Durante muito tempo, só existia o lado A, ou seja, tudo o que circundava a universidade e a Praça da República. Depois, o tempo passou, levou-me a outras cidades e trouxe-me de volta para conhecer o lado B. 

Foi assim que aprendi a atravessar a linha de comboio que antigamente seguia até à Lousã, e a sentar-me nas cadeiras do Esquininha. Este café memorável, ficava, ora pois, numa esquina algures no Bairro Norton de Matos. Aí eram residentes habituais as senhoras das micro lareiras, cigarros que fumavam compulsivamente, dentro do café, numa tentativa de se aquecerem (diziam elas). Era também o local onde eu e o João, encontrávamos o Tó e o Daniel. Por vezes todos, outras vezes, só alguns. Comíamos tremoços, bebíamos finos ou favaítos, e ríamos. Sim, lembro-me de me rir muito e do riso deles que eram completamente contagiantes. Não me recordo das conversas, mas lembro-me dos vídeos que foram feitos lá. Parvoíces, mas daquelas parvoíces boas!

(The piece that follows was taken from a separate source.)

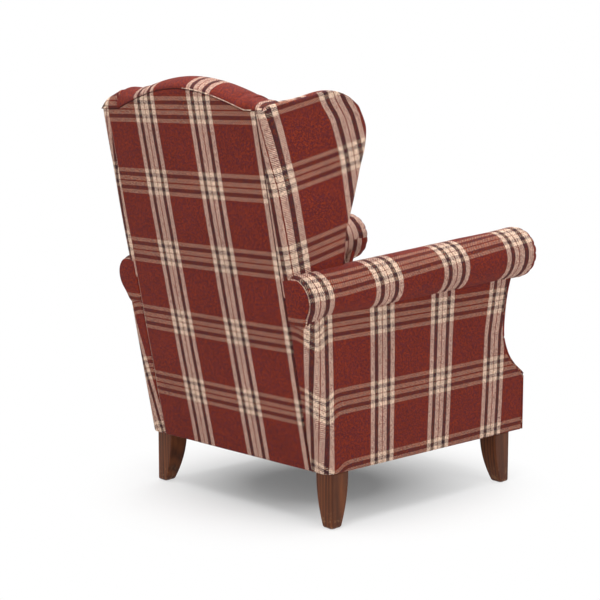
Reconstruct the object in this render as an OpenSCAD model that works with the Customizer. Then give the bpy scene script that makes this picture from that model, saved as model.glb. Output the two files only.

No lado B, morava também a Linda com a sua super gatinha Kitty. Sempre que conto a anedota do coelhinho lembro-me dela e das gargalhadas pela noite dentro. O apartamento nas águas furtadas, com as janelas perto do telhado onde se podiam imaginar mil gatos a passear para cortejar a Kitty. 
No fundo, acho que o lado de lá, marca uma passagem por coimbra adulta, mas ainda a tentar perceber em que direcção seguir.

Fiz estes biscoitos a pensar em Coimbra e, nem de propósito, a primeira pessoa a recebê-los é uma menina de cabelos encaracolados que também vive na cidade e gosta muito de gatos!